[WHAT THIS TASK INVOLVES] Among the entries that follow, the required portion opens with the line containing "build_hinges(lid_axis)" and closes with the line containing "zip(*points))), Vector(map(max, zip(*points)))". Give that portion again exactly, and nothing else.

[STORED ROWS]
########

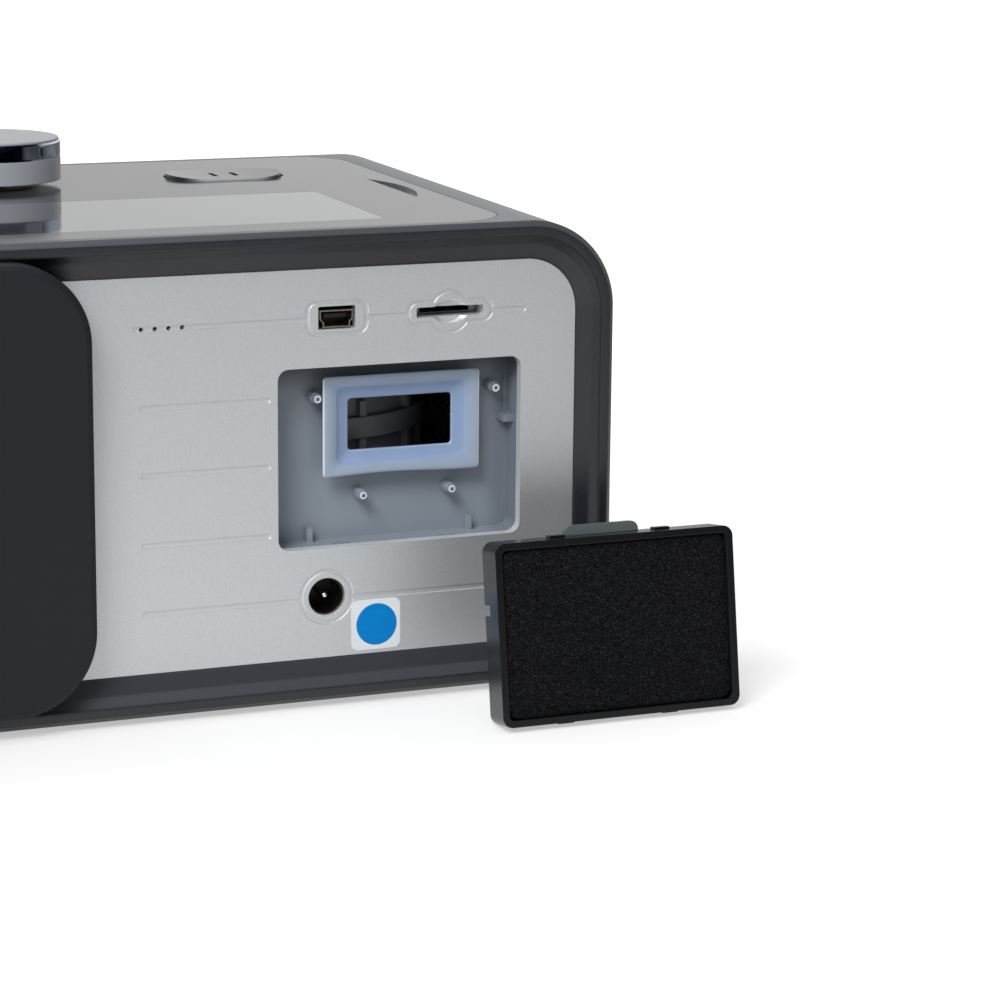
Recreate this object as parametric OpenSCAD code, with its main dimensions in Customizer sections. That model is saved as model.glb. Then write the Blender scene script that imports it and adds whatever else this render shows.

########

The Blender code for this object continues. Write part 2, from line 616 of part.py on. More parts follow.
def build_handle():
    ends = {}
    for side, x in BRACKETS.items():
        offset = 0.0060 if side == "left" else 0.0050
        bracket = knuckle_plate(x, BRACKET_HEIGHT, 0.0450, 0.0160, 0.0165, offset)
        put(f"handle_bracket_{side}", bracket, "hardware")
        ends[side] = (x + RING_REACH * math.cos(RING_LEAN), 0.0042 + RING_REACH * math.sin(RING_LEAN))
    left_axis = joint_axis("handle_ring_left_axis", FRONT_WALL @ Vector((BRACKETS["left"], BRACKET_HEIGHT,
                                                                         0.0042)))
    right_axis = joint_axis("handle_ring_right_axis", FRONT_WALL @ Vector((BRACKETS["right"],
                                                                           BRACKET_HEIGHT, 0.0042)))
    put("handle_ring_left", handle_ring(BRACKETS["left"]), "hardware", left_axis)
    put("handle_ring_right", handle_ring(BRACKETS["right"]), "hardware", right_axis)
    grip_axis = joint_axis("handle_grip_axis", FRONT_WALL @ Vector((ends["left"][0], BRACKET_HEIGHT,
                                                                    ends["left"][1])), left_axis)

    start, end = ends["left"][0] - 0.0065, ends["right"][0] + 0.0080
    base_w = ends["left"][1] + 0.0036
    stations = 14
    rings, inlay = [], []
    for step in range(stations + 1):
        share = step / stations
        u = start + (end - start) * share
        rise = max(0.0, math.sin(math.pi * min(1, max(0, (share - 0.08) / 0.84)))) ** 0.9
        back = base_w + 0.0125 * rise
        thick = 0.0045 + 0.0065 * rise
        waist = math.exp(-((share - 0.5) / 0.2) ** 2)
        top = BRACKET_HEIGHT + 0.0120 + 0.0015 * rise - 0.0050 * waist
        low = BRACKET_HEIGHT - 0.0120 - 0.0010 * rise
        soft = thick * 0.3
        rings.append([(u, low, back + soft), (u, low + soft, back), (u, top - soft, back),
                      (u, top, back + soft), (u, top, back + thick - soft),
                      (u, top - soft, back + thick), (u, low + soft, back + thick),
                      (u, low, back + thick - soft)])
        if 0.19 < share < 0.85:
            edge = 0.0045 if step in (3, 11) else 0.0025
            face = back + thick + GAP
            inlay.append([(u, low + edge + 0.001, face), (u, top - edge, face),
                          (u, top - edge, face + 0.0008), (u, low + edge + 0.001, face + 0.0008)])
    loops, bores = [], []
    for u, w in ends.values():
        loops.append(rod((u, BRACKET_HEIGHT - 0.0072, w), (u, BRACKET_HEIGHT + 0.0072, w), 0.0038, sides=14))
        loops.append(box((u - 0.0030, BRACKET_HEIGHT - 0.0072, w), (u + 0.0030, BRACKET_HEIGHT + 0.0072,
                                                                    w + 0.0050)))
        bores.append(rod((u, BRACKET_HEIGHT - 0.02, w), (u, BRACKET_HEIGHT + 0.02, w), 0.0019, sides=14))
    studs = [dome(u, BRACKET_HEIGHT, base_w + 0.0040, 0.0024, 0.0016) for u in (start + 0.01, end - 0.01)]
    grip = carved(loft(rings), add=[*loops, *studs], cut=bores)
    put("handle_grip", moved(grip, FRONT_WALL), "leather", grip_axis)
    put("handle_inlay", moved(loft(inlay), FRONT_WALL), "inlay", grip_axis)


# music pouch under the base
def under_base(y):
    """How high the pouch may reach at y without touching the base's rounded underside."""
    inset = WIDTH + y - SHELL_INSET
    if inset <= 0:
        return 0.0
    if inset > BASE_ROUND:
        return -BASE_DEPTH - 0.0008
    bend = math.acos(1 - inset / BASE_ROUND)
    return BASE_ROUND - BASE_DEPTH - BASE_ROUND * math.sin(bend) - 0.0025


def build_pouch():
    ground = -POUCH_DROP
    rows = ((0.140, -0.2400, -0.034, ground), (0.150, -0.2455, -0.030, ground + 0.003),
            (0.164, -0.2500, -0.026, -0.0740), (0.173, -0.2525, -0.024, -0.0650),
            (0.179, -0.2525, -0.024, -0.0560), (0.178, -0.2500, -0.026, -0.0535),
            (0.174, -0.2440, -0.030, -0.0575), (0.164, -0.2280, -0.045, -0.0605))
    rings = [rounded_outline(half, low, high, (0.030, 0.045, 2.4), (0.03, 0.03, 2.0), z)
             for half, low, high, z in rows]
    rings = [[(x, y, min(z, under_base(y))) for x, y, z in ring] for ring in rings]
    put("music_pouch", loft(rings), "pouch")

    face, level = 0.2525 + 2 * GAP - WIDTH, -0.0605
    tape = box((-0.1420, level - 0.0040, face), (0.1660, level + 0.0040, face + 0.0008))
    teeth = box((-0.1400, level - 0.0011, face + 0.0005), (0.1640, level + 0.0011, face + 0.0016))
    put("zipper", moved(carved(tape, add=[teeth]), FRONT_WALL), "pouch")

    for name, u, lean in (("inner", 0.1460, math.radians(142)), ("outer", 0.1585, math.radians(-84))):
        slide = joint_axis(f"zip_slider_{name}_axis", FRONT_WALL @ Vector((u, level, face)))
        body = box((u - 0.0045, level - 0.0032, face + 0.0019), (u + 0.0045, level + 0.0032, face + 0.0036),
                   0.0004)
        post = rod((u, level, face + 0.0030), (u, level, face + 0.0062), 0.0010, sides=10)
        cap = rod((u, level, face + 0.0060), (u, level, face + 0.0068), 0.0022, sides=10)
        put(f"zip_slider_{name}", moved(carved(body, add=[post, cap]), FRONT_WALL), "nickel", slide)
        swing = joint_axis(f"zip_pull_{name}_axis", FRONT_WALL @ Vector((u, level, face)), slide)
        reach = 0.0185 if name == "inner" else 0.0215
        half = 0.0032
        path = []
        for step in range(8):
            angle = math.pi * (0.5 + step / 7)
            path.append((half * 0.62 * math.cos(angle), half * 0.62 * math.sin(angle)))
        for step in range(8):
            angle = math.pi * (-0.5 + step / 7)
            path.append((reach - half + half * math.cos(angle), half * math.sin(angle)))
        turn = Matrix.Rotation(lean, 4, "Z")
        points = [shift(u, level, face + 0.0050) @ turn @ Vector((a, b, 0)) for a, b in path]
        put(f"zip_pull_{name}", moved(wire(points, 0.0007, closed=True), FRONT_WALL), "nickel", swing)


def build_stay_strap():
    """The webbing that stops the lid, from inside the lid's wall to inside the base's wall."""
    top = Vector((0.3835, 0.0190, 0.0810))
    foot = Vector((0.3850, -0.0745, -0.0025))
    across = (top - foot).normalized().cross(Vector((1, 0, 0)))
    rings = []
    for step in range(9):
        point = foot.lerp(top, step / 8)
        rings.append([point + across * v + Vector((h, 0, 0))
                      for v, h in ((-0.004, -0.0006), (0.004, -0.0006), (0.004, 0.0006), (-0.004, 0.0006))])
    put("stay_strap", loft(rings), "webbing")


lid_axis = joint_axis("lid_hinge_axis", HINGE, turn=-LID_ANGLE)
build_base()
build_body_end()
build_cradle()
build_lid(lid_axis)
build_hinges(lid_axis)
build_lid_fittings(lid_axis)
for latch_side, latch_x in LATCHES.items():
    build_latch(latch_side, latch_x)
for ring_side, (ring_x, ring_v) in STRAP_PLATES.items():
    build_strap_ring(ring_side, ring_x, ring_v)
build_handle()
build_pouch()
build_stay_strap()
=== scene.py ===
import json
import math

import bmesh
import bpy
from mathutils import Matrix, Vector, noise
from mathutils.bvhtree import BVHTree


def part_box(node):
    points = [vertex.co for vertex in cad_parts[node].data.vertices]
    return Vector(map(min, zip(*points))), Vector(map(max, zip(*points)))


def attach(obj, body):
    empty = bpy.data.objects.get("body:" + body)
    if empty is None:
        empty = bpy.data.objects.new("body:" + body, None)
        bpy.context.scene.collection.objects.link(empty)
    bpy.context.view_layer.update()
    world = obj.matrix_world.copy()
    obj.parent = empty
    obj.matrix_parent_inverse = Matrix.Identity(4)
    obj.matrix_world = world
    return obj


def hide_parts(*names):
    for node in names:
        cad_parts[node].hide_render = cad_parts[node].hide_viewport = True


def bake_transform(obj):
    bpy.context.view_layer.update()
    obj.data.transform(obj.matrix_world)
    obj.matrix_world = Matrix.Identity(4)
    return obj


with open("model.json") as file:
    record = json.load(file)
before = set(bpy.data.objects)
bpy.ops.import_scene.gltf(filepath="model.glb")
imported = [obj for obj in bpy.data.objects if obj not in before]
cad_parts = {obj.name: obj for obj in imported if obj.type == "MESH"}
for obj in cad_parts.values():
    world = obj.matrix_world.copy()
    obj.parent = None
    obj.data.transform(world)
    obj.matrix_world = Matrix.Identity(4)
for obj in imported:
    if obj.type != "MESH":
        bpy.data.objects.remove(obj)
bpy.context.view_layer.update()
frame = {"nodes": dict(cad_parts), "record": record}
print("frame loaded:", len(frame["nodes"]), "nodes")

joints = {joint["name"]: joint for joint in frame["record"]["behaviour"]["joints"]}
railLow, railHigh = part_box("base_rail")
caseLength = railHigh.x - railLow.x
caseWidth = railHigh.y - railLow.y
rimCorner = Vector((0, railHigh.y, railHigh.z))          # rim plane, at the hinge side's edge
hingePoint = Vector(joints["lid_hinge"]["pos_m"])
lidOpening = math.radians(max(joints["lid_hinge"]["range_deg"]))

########

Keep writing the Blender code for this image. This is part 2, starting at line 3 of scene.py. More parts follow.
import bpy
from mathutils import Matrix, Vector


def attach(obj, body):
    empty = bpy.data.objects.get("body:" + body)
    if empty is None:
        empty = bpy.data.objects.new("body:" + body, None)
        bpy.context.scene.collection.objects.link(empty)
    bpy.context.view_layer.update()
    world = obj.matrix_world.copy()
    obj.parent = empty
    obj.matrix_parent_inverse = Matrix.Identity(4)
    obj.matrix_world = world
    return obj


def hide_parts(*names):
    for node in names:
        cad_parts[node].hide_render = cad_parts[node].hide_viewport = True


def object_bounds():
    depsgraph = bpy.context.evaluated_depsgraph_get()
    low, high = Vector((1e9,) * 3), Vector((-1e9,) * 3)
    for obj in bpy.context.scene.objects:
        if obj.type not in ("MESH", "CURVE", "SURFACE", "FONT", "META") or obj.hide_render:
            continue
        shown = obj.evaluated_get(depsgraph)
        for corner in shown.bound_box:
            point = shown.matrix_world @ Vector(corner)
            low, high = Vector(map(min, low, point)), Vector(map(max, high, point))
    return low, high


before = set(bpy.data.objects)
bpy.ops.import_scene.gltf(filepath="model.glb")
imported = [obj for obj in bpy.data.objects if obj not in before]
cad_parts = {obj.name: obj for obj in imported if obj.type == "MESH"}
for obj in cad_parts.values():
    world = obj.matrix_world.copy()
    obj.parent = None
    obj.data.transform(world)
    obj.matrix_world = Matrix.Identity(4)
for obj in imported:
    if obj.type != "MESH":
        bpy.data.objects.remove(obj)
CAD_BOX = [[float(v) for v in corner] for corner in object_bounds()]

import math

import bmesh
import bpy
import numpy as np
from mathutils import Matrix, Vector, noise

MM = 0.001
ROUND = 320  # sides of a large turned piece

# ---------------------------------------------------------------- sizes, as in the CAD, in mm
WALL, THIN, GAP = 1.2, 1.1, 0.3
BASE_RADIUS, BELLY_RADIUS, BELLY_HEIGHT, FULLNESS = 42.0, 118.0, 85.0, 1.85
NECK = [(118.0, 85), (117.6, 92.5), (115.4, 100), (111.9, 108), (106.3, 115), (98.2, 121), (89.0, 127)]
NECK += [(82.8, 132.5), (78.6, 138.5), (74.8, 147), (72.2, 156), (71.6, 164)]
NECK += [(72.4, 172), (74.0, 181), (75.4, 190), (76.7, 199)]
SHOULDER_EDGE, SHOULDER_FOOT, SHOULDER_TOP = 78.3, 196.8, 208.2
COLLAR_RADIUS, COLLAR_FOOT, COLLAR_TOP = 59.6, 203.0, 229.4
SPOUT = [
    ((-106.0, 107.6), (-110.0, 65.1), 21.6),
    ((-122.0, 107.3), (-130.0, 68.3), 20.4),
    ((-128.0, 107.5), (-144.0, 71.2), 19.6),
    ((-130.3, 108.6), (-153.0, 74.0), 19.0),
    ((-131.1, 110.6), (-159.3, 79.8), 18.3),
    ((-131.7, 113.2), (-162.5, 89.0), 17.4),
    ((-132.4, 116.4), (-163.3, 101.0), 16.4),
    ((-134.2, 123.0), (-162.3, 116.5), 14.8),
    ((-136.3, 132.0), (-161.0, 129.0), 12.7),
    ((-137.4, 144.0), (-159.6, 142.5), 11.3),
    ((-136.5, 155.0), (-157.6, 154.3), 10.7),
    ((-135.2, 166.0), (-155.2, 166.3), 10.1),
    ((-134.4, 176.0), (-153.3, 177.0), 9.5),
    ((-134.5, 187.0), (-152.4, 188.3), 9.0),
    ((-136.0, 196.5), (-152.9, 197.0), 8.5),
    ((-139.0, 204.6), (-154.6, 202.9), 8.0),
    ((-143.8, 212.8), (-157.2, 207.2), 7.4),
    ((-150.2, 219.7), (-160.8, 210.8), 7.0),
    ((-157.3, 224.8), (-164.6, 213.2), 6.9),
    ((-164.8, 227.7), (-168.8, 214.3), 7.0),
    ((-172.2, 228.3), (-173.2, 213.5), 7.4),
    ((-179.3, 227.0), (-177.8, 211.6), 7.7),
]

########

[FINAL RESULT]
build_hinges(lid_axis)
build_lid_fittings(lid_axis)
for latch_side, latch_x in LATCHES.items():
    build_latch(latch_side, latch_x)
for ring_side, (ring_x, ring_v) in STRAP_PLATES.items():
    build_strap_ring(ring_side, ring_x, ring_v)
build_handle()
build_pouch()
build_stay_strap()
=== scene.py ===
import json
import math

import bmesh
import bpy
from mathutils import Matrix, Vector, noise
from mathutils.bvhtree import BVHTree


def part_box(node):
    points = [vertex.co for vertex in cad_parts[node].data.vertices]
    return Vector(map(min, zip(*points))), Vector(map(max, zip(*points)))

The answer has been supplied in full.